ThriftLLM：面向分类查询的大语言模型成本效益选择研究 (ThriftLLM: On Cost-Effective Selection of Large Language Models for Classification Queries)

In recent years, large language models (LLMs) have demonstrated remarkable capabilities in comprehending and generating natural language content, attracting widespread attention in both industry and academia. An increasing number of services offer LLMs for various tasks via APIs. Different LLMs demonstrate expertise in different domains of queries (e.g., text classification queries). Meanwhile, LLMs of different scales, complexities, and performance are priced diversely. Driven by this, several researchers are investigating strategies for selecting an ensemble of LLMs, aiming to decrease overall usage costs while enhancing performance. However, to the best of our knowledge, none of the existing works addresses the problem, how to find an LLM ensemble subject to a cost budget, which maximizes the ensemble performance with guarantees. In this paper, we formalize the performance of an ensemble of models (LLMs) using the notion of correctness probability, which we formally define. We develop an approach for aggregating responses from multiple LLMs to enhance ensemble performance. Building on this, we formulate the Optimal Ensemble Selection problem of selecting a set of LLMs subject to a cost budget that maximizes the overall correctness probability. We show that the correctness probability function is non-decreasing and non-submodular and provide evidence that the Optimal Ensemble Selection problem is likely to be NP-hard. By leveraging a submodular function that upper bounds correctness probability, we develop an algorithm called ThriftLLM and prove that it achieves an instance-dependent approximation guarantee with high probability. Our framework functions as a data processing system that selects appropriate LLM operators to deliver high-quality results under budget constraints.

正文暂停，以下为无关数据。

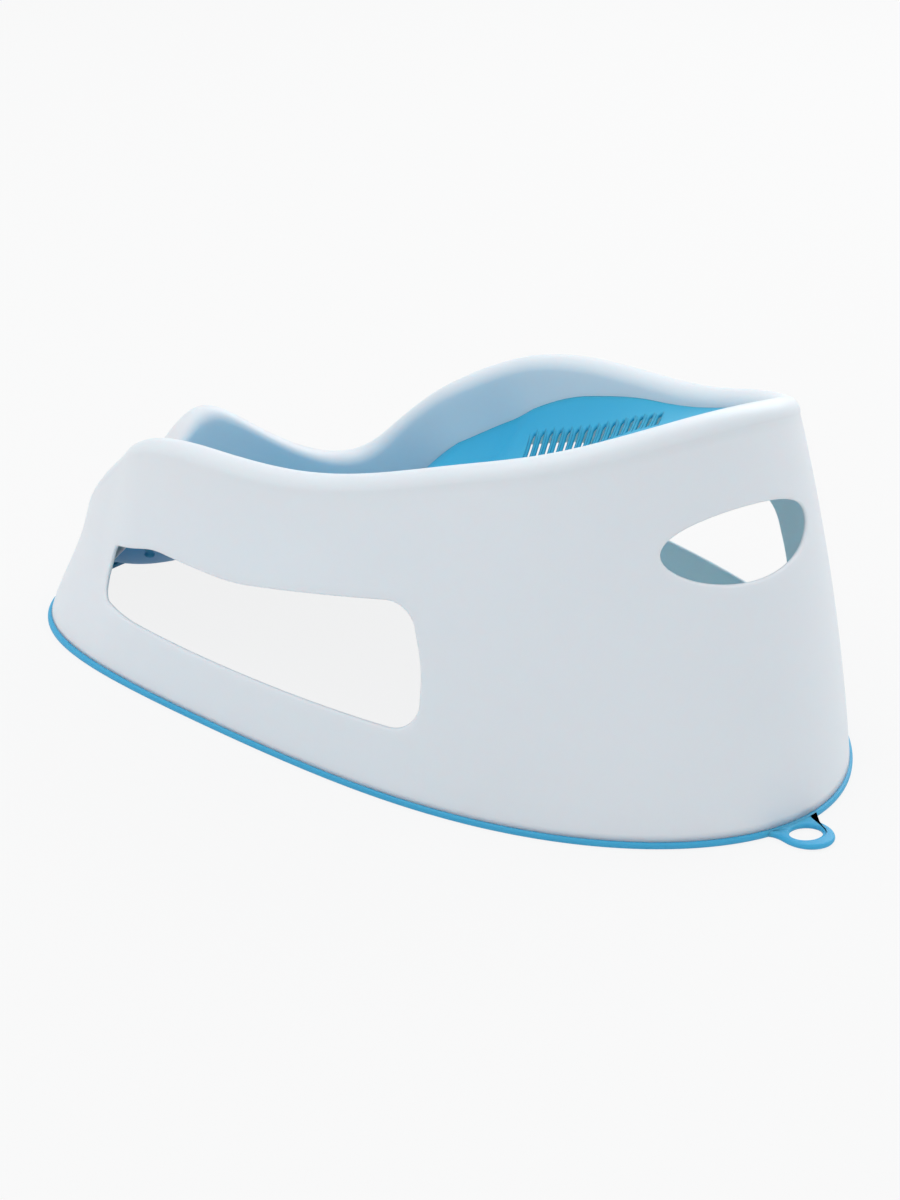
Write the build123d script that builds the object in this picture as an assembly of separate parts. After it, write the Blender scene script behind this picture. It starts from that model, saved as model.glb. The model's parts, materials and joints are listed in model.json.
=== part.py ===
from build123d import *
import os
from math import cos, exp, radians, sin, sqrt

# Baby bath seat: a rigid ring-shaped frame with a rolled rim, a soft dished seat inside it,
# a soft grip ring under the frame's foot edge with a hanging loop, and two push-in studs.
# Millimetres. +Z up, +Y towards the head end, +X the sitter's right when facing the foot end.

# Frame plan
floor_length = 560.0        # head to foot along the floor
floor_width = 396.0         # nominal width of the floor outline
top_length = 565.0          # the same two at plan_height above the floor
top_width = 339.0
top_setback = 72.0          # how far the upper outline sits towards the foot
plan_height = 200.0
wall_bulge = 4.6            # outward crown of the wall at half of plan_height
knee_tuck = 11.0            # the foot half's wall stands in from its flared foot edge, at 130 degrees
calf_tuck = 8.0             # at 150 degrees
front_tuck = 9.0            # at the foot centre
flare_height = 50.0         # height over which the foot edge flares out
floor_form = (-0.20, 0.38, -0.21)   # egg shape of the floor outline, pure numbers
top_form = (0.077, -0.29, 0.469)      # egg shape of the upper outline, pure numbers

# Rim crest heights above the floor, by angle round the plan from the head centre
head_height = 234.0
shoulder_height = 205.0     # at 45 degrees
arm_height = 171.0          # at 75 degrees
hip_height = 157.0          # at 100 degrees
thigh_height = 123.0        # at 120 degrees
knee_height = 84.0          # at 135 degrees
leg_gap_height = 46.0       # at 158 degrees, where the legs pass
front_height = 91.0         # at the foot centre

# Frame section
wall = 3.0
lip_radius = 9.0
lap = 5.0                   # inner leg below the seat's edge

# Soft parts
seat_thickness = 3.0
seat_clearance = 1.7        # between the seat's edge and the inner leg
grip_height = 4.0
grip_reach = 1.4            # how far the grip ring stands out past the wall
grip_width = 8.0

# Side window, in the side view
window_front = -157.0
window_rear = 128.5
window_sill_front = 37.5
window_sill_rear = 45.0
window_head_front = 71.0
window_head_knee = 88.5      # at window_knee
window_head_middle = 92.8   # at window_middle
window_head_rear = 120.5
window_knee = -100.0
window_middle = -20.0
window_rake = 20.0          # how far the rear edge leans towards the foot
window_corner = 12.0

# Carrying slot in the head wall
slot_width = 125.0
slot_height = 40.5
slot_centre_height = 163.0
slot_end_round = 7.0

# Hanging loop
loop_radius = 17.5
loop_offset = 12.0          # loop centre past the floor outline
loop_hole_width = 23.0
loop_hole_depth = 17.0
loop_neck_width = 52.0

# Drain slots in the seat, a row at each side of the dish
drain_count = 15
drain_pitch = 8.4
drain_length = 25.0
drain_width = 3.2
drain_row_x = 131.0
drain_row_start = -97.0
drain_slant = 36.0          # degrees

# Push-in studs under the leg troughs
stud_radius = 4.2
stud_length = 7.0
stud_x = 120.0
stud_y = -196.0
stud_clearance = 0.2


def smooth(stations, value):
    """Shape-keeping cubic through (place, height) stations."""
    xs = [s[0] for s in stations]
    ys = [s[1] for s in stations]
    n = len(xs)
    d = [(ys[i + 1] - ys[i]) / (xs[i + 1] - xs[i]) for i in range(n - 1)]
    m = [0.0] * n
    for i in range(1, n - 1):
        if d[i - 1] * d[i] > 0:
            h0 = xs[i] - xs[i - 1]
            h1 = xs[i + 1] - xs[i]
            m[i] = 3 * (h0 + h1) / ((2 * h1 + h0) / d[i - 1] + (h1 + 2 * h0) / d[i])
    if value <= xs[0]:
        return ys[0]
    if value >= xs[-1]:
        return ys[-1]
    i = max(k for k in range(n - 1) if xs[k] <= value)
    h = xs[i + 1] - xs[i]
    u = (value - xs[i]) / h
    return (ys[i] * (1 + 2 * u) * (1 - u) ** 2 + m[i] * h * u * (1 - u) ** 2
            + ys[i + 1] * u * u * (3 - 2 * u) + m[i + 1] * h * u * u * (u - 1))


rim = [(0, head_height), (45, shoulder_height), (75, arm_height), (100, hip_height),
       (120, thigh_height), (135, knee_height), (158, leg_gap_height), (180, front_height)]
# Seat edge below the rim crest, by the same angle
drop = [(0, 11.0), (50, 11.0), (80, 15.0), (95, 24.0), (115, 36.0), (135, 31.0), (158, 25.0),
        (180, 30.0)]


def folded(angle):
    a = abs(angle) % 360.0
    return 360.0 - a if a > 180.0 else a


def crest(angle):
    return smooth(rim, folded(angle))


def seat_edge(angle):
    return crest(angle) - smooth(drop, folded(angle))


tuck = [(104, 0.0), (130, knee_tuck), (150, calf_tuck), (180, front_tuck)]


def ring(width, length, shift, form, angle):
    t = radians(angle)
    c = cos(t)
    x = width / 2 * sin(t) * (1 + form[0] * c + form[1] * c ** 2 + form[2] * c ** 3)
    return x, length / 2 * c - shift


def on_wall(angle, z):
    """Point of the outer wall at this angle and height, before centring."""
    u = z / plan_height
    x0, y0 = ring(floor_width, floor_length, 0.0, floor_form, angle)
    x1, y1 = ring(top_width, top_length, top_setback, top_form, angle)
    rise = min(1.0, z / flare_height)
    b = wall_bulge * 4 * u * (1 - u) - smooth(tuck, folded(angle)) * rise * rise * (3 - 2 * rise)
    t = radians(angle)
    return x0 + (x1 - x0) * u + b * sin(t), y0 + (y1 - y0) * u + b * cos(t)


def inward(angle, z):
    xa, ya = on_wall(angle - 0.5, z)
    xb, yb = on_wall(angle + 0.5, z)
    n = sqrt((xb - xa) ** 2 + (yb - ya) ** 2)
    return (yb - ya) / n, -(xb - xa) / n


# The origin is under the middle of the whole length, loop included
y_head = floor_length / 2 + loop_offset + loop_radius
y_foot = on_wall(180.0, front_height - lip_radius)[1]
shift = -(y_head + y_foot) / 2


def wall_point(angle, z, inset=0.0):
    x, y = on_wall(angle, z)
    nx, ny = inward(angle, z)
    return Vector(x + nx * inset, y + ny * inset + shift, z)


def section(angle):
    """Closed inverted-J section of the frame in an upright plane across the wall."""
    top = crest(angle) - lip_radius
    nx, ny = inward(angle, top)
    base = wall_point(angle, grip_height)
    a0 = wall_point(angle, top)
    mid = wall_point(angle, (grip_height + top) / 2)
    # keep the wall's middle in the plane of base, shoulder and inward direction
    half = (base + a0) * 0.5
    out = Vector(-nx, -ny, 0)
    swell = (mid - half).dot(out)
    mid = half + out * swell
    inn = Vector(nx, ny, 0)
    rise = a0 - base
    up = (rise - inn * rise.dot(inn)).normalized()
    crown = a0 + inn * lip_radius + up * lip_radius
    a1 = a0 + inn * (2 * lip_radius)
    leg = seat_edge(angle) - lap
    lean = (a0 - base) * (1 / (a0.Z - base.Z))
    a2 = a1 - lean * (top - leg)
    b2 = a2 - inn * wall
    b1 = a1 - inn * wall
    crown_in = crown - up * wall
    b0 = a0 + inn * wall
    mid_in = mid + inn * wall
    base_in = base + inn * wall
    edges = [ThreePointArc(base, mid, a0), ThreePointArc(a0, crown, a1), Line(a1, a2),
             Line(a2, b2), Line(b2, b1), ThreePointArc(b1, crown_in, b0),
             ThreePointArc(b0, mid_in, base_in), Line(base_in, base)]
    return Face(Wire(edges))


def closed_outline(z, inset, steps=72):
    pts = [wall_point(360.0 * i / steps, z, inset) for i in range(steps)]
    return Wire([Spline(*[Vector(p.X, p.Y, 0) for p in pts], periodic=True)])


# Frame: one half lofted past the middle plane, trimmed there and mirrored
angles = [-12, 0, 12, 25, 38, 50, 62, 74, 86, 98, 108, 117, 126, 135, 144, 153, 162, 171, 180, 189]
half_ring = Solid.make_loft([section(a).outer_wire() for a in angles])
span = floor_length * 2
right_half = half_ring & Pos(span / 2, 0, 0) * Box(span, span, span)
frame = right_half + mirror(right_half, about=Plane.YZ)

# Side windows, cut straight across the frame
corners = [(window_front, window_sill_front), (window_rear, window_sill_rear),
           (window_rear - window_rake, window_head_rear), (window_middle, window_head_middle),
           (window_knee, window_head_knee), (window_front + 3.0, window_head_front)]
window_line = FilletPolyline(*[(0, y + shift, z) for y, z in corners], radius=window_corner, close=True)
window = extrude(Face(Wire(window_line.edges())), amount=floor_width, dir=(1, 0, 0), both=True)
inner_keep = extrude(Face(closed_outline(window_sill_front, 30.0)), amount=crest(0), dir=(0, 0, 1))
frame = frame - (window - inner_keep)

# Carrying slot, a lens of two arcs with small round ends
slot_face = Plane.XZ * (SlotOverall(slot_width, slot_end_round * 2) + Ellipse(slot_width / 2, slot_height / 2))
head_y = wall_point(0.0, slot_centre_height).Y
slot_cut = Pos(0, head_y, slot_centre_height) * extrude(slot_face, amount=60.0, both=True)
frame = frame - slot_cut

# Seat: a dished sheet, lofted through cross-sections whose ends lie on the inner leg's line
dish = [(-318, 0.0), (-290, 4.0), (-265, 10.0), (-220, 22.0), (-175, 42.0), (-130, 60.0), (-90, 58.0),
        (-40, 48.0), (26, 22.0), (110, 8.0), (178, 0.0)]
pommel = [(-310, 0.0), (-290, 1.0), (-258, 8.0), (-225, 12.0), (-180, 10.0), (-110, 0.0)]
pommel_half_width = 48.0
seat_angles = [11, 18, 27, 38, 50, 62, 74, 86, 97, 107, 117, 126, 134, 142, 150, 158, 165, 171]
seat_across = [-1.0, -0.86, -0.7, -0.5, -0.25, 0.0, 0.25, 0.5, 0.7, 0.86, 1.0]


def seat_height(x, half, edge, place):
    """Top of the seat across one section: a dish that gets steeper sides, and the front pommel."""
    sharp = 2 + 2 * smooth([(-60, 1.0), (60, 0.0)], place)
    q = min(1.0, abs(x) / half)
    rise = exp(-(x / pommel_half_width) ** 2) - exp(-(half / pommel_half_width) ** 2)
    return edge - smooth(dish, place) * (1 - q ** sharp) + smooth(pommel, place) * rise


def seat_section(angle):
    p = wall_point(angle, seat_edge(angle), 2 * lip_radius + seat_clearance)
    half = abs(p.X)
    tops = [Vector(k * half, p.Y, seat_height(k * half, half, p.Z, p.Y - shift)) for k in seat_across]
    down = Vector(0, 0, seat_thickness)
    lows = [t - down for t in reversed(tops)]
    return Wire([Spline(*tops), Line(tops[-1], lows[0]), Spline(*lows), Line(lows[-1], tops[0])])


def seat_at(x, y):
    """Height of the seat's top by searching the section that passes this place."""
    lo, hi = 0.0, 180.0
    for _ in range(40):
        mid = (lo + hi) / 2
        if wall_point(mid, seat_edge(mid), 2 * lip_radius + seat_clearance).Y > y:
            lo = mid
        else:
            hi = mid
    p = wall_point(lo, seat_edge(lo), 2 * lip_radius + seat_clearance)
    return seat_height(x, abs(p.X), p.Z, p.Y - shift)


seat = Solid.make_loft([seat_section(a) for a in seat_angles])

drains = []
for side in (-1, 1):
    for i in range(drain_count):
        y = drain_row_start + drain_pitch * i + shift
        spot = Pos(side * drain_row_x, y, 0) * Rot(0, 0, -side * drain_slant)
        drains.append(spot * extrude(SlotOverall(drain_length, drain_width), amount=head_height, dir=(0, 0, 1)))
seat = seat - drains

# Grip ring under the wall with the hanging loop
outer = closed_outline(0.0, -grip_reach)
inner = closed_outline(0.0, grip_width - grip_reach)
grip = extrude(Face(outer) - Face(inner), amount=grip_height, dir=(0, 0, 1))
loop_y = floor_length / 2 + loop_offset + shift
edge_y = floor_length / 2 + shift - grip_width / 2
plate = Pos(0, loop_y, 0) * Circle(loop_radius)
tangent = loop_radius * 0.9
neck = make_face(Polyline((-loop_neck_width / 2, edge_y), (loop_neck_width / 2, edge_y),
                          (tangent, loop_y), (-tangent, loop_y), close=True))
loop_hole = Pos(0, loop_y, 0) * Ellipse(loop_hole_width / 2, loop_hole_depth / 2)
loop_face = (plate + neck) - loop_hole
loop = extrude(loop_face, amount=grip_height, dir=(0, 0, 1)) - extrude(Face(inner), amount=grip_height, dir=(0, 0, 1))
grip = grip + loop

# Studs
studs = []
for side in (-1, 1):
    zt = seat_at(side * stud_x, stud_y + shift) - seat_thickness - stud_clearance
    shank = Pos(side * stud_x, stud_y + shift, zt - stud_length / 2) * Cylinder(stud_radius, stud_length)
    shank = fillet(shank.edges().group_by(Axis.Z)[0], stud_radius * 0.85)
    studs.append((shank - seat).solids().sort_by(SortBy.VOLUME)[-1])

os.makedirs("parts", exist_ok=True)
export_step(frame, "parts/frame_shell.step")
export_step(seat, "parts/seat_membrane.step")
export_step(grip, "parts/base_grip.step")
export_step(studs[0], "parts/stud_left.step")
export_step(studs[1], "parts/stud_right.step")
print("frame", frame.volume, "seat", seat.volume, "grip", grip.volume, "shift", shift)
print("box", Compound([frame, seat, grip]).bounding_box())
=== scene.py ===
import json
import bmesh
import bpy
import numpy as np
from mathutils import Matrix, Vector

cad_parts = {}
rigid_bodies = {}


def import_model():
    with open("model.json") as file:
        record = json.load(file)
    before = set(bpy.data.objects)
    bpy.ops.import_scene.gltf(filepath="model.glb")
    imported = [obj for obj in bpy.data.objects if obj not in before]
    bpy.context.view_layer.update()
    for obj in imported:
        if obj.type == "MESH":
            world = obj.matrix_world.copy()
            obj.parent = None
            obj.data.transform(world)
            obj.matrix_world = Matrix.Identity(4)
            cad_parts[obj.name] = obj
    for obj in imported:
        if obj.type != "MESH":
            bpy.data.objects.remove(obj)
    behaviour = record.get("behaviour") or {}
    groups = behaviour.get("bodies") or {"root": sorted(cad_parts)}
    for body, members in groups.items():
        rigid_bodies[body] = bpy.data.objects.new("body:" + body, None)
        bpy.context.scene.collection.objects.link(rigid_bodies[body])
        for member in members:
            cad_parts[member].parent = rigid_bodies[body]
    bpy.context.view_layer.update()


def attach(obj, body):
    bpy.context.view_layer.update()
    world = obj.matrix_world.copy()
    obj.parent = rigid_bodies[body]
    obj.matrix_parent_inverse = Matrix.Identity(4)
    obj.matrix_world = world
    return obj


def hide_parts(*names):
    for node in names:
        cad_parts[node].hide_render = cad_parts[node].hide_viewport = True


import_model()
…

翻译：近年来，大语言模型（LLMs）在理解和生成自然语言内容方面展现出卓越能力，受到工业界和学术界的广泛关注。越来越多的服务通过API提供LLMs以处理各类任务。不同LLMs在不同查询领域（如文本分类查询）展现出专业优势。同时，不同规模、复杂度和性能的LLMs定价各异。受此驱动，已有研究者开始探索LLMs集成选择策略，旨在降低总体使用成本的同时提升性能。然而，据我们所知，现有研究尚未解决以下问题：如何在成本预算约束下寻找LLMs集成方案，以保证性能最大化为目标。本文通过形式化定义正确概率的概念，构建了模型（LLMs）集成性能的数学表征。我们开发了一种聚合多个LLMs响应的新方法以提升集成性能。在此基础上，我们构建了最优集成选择问题：在成本预算约束下选择LLMs集合以最大化整体正确概率。我们证明了正确概率函数具有非递减性和非子模性，并提供了该问题可能属于NP-hard问题的理论依据。通过构建一个上界正确概率的子模函数，我们开发了名为ThriftLLM的算法，并证明该算法能以高概率实现实例相关的近似保证。本框架可作为数据处理系统运行，在预算约束下选择合适的LLM算子以提供高质量结果。